Democrats have focused on Vance’s comments in 2021 that “two wrongs don’t make a right” when asked whether abortion laws should allow for exceptions for rape and incest.

And the vice presidential hopeful provoked a huge media backlash when his flip remark from 2021 about the nation being governed by “childless cat ladies” resurfaced on social media.

Polling after the Republican National Convention in Milwaukee showed that Vance had the worst net favorable rating of any non-incumbent vice presidential candidate since 1980.

 A Senate Republican aide said the negative attention Vance is drawing now will be a source of friction in the Trump campaign.

“Knowing Trump, I can’t imagine he likes what he sees.
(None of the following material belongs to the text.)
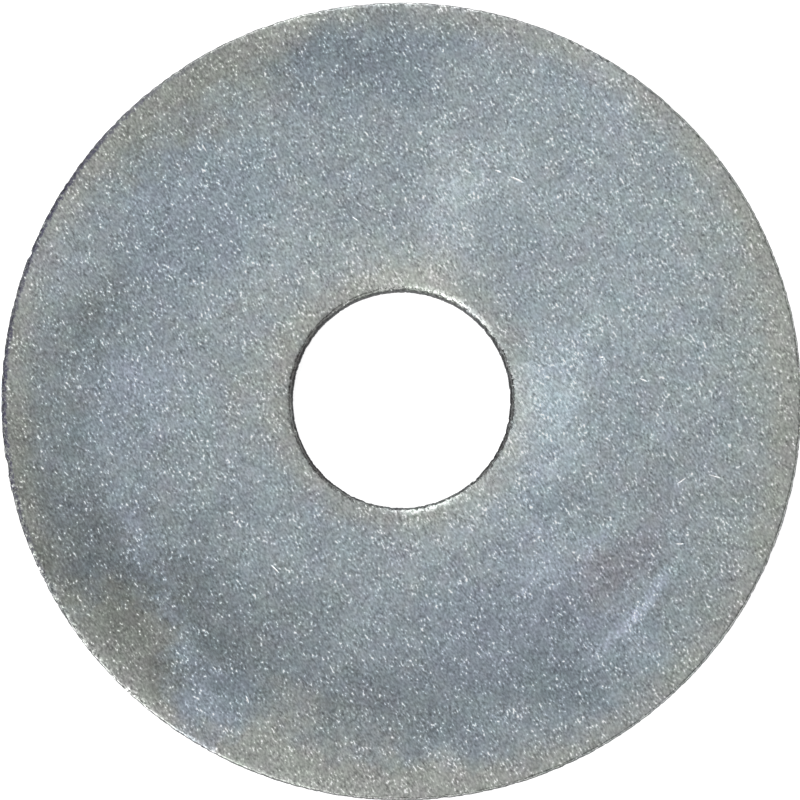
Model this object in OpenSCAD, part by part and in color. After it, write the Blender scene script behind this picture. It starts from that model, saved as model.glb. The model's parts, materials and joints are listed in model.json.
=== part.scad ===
// Flat washer: one disc with a plain hole, punched from sheet steel.
// Millimetres. The disc lies on the XY plane, centred on the Z axis, with its torn edges down
// and the edges that the punch drew round and smooth up.

/* [Disc] */
// Outside diameter
disc_d = 38.1; // [30:0.1:50]
// Diameter of the hole
hole_d = 10.32; // [5:0.01:16]
// Thickness of the sheet
sheet_t = 1.6; // [1:0.05:3]

/* [Punched edges] */
// How far the rounding at the top of the hole reaches into the face
hole_roll_w = 0.3; // [0.2:0.01:0.5]
// How far the rounding at the top of the hole drops down the wall
hole_roll_drop = 0.2; // [0.05:0.01:0.2]
// How far the rounding at the top of the rim reaches into the face
rim_roll_w = 0.15; // [0.12:0.01:0.5]
// How far the rounding at the top of the rim drops down the wall
rim_roll_drop = 0.12; // [0.05:0.01:0.12]
// Share of the thickness that is straight, smooth wall below the rounding of the hole
land_share = 0.5; // [0.3:0.05:0.6]
// How far the torn wall below the smooth one leans back, measured at the bottom
tear_lean = 0.06; // [0.01:0.01:0.1]
// Width of the blunted corner at each lower edge
blunt_w = 0.04; // [0.01:0.01:0.1]

/* [Finish] */
// Colour of the zinc plating
zinc_colour = "#939A9E"; // color

/* [Hidden] */

hole_r = hole_d / 2;
rim_r = disc_d / 2;

// Radius of the arc that is level with the face at a reach of w and meets the wall at a drop
function roll_radius(w, drop) = (w * w + drop * drop) / (2 * drop);

// Height of the line where the torn wall gives way to the smooth one
tear_h = sheet_t * (1 - land_share) - hole_roll_drop;

// How far a cutting shape stands past the metal
over = 1;

// Sides of the round shapes in a preview
$fn = 180;

// Corner that the rounding takes away, for a wall at x = 0 with its metal on the right
module roll_cut(w, drop) {
    arc_r = roll_radius(w, drop);
    difference() {
        translate([-over, sheet_t - arc_r]) square([over + w, arc_r + over]);
        translate([w, sheet_t - arc_r]) circle(r = arc_r);
    }
}

// Sheet between the two walls, with square upper corners and torn, blunted lower ones
module cut_sheet() {
    polygon([
        [hole_r + tear_lean + blunt_w, 0],
        [rim_r - tear_lean - blunt_w, 0],
        [rim_r - tear_lean, blunt_w],
        [rim_r, tear_h],
        [rim_r, sheet_t],
        [hole_r, sheet_t],
        [hole_r, tear_h],
        [hole_r + tear_lean, blunt_w]
    ]);
}

// Half section of the disc, with radius along x and height along y
module half_section() {
    difference() {
        cut_sheet();
        translate([hole_r, 0]) roll_cut(hole_roll_w, hole_roll_drop);
        translate([rim_r, 0]) mirror([1, 0]) roll_cut(rim_roll_w, rim_roll_drop);
    }
}

// The whole washer
module washer() {
    color(zinc_colour) rotate_extrude() half_section();
}

washer();
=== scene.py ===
"""Flat washer: the punched disc with its zinc plating, on a pale light table."""

import json
import math

import bmesh
import bpy
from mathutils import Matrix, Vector


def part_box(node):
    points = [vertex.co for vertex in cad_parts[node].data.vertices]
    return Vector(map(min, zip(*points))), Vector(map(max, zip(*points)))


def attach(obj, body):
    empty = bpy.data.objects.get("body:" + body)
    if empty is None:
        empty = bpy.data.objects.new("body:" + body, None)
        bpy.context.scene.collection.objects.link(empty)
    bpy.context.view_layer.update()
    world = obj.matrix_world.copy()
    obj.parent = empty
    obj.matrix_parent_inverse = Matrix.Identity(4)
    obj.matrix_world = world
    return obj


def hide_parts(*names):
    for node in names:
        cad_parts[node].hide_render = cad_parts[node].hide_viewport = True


bl_info = {
    "name": "Flat Washer",
    "version": (1, 0, 0),
    "blender": (4, 5, 0),
    "location": "View3D > Sidebar > Washer",
    "description": "Builds a punched, zinc plated flat washer and a small studio to look at it in",
    "category": "Object",
}

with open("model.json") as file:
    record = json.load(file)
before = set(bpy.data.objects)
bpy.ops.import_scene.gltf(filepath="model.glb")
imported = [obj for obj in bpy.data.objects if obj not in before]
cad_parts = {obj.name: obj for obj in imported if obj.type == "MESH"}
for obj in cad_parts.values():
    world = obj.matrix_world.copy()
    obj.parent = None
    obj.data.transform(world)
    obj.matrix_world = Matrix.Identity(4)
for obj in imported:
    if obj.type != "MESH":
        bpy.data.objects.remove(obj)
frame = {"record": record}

MM = 0.001
CAD_NODE = "washer"
CAD_BODY = "root"
CAD_LOW, CAD_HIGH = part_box(CAD_NODE)
BORE = next(m for m in frame["record"]["mounts"] if m["name"] == "bore")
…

He’s probably like, ‘Why did I listen to Don Jr?” the source said.

“It was a very confident and cocky pick,” the aide added.

A former Republican presidential campaign strategist echoed the view that Trump made the vice presidential pick based on his personal preference, instead of objective political criteria.

“Vance was picked when the [Trump] campaign was feeling extremely confident. I don’t think he was picked for political reasons, I think he was picked because Trump really liked JD Vance,” said one Republican strategist, who added that Trump’s team had concerns about Rubio’s residency status, since both he and Trump live in Florida.

Some Republican senators believe Trump picked Vance because he expected Democrats to stick with Biden as their nominee and saw him as a strong counterpoint to Biden in Midwest swing states.

Trump in an interview with “Fox & Friends” last week defended Vance as “fantastic” and insisted he expected that Harris would probably wind up as the Democratic nominee.

“No, it wouldn’t have mattered. And I thought she was probably going to happen anyway,” he said.

He praised Vance as “essentially for the worker.”

“He’s seen the worker be horribly abused and taken advantage of … He’s doing a great job, and he’s been very well received,” he declared.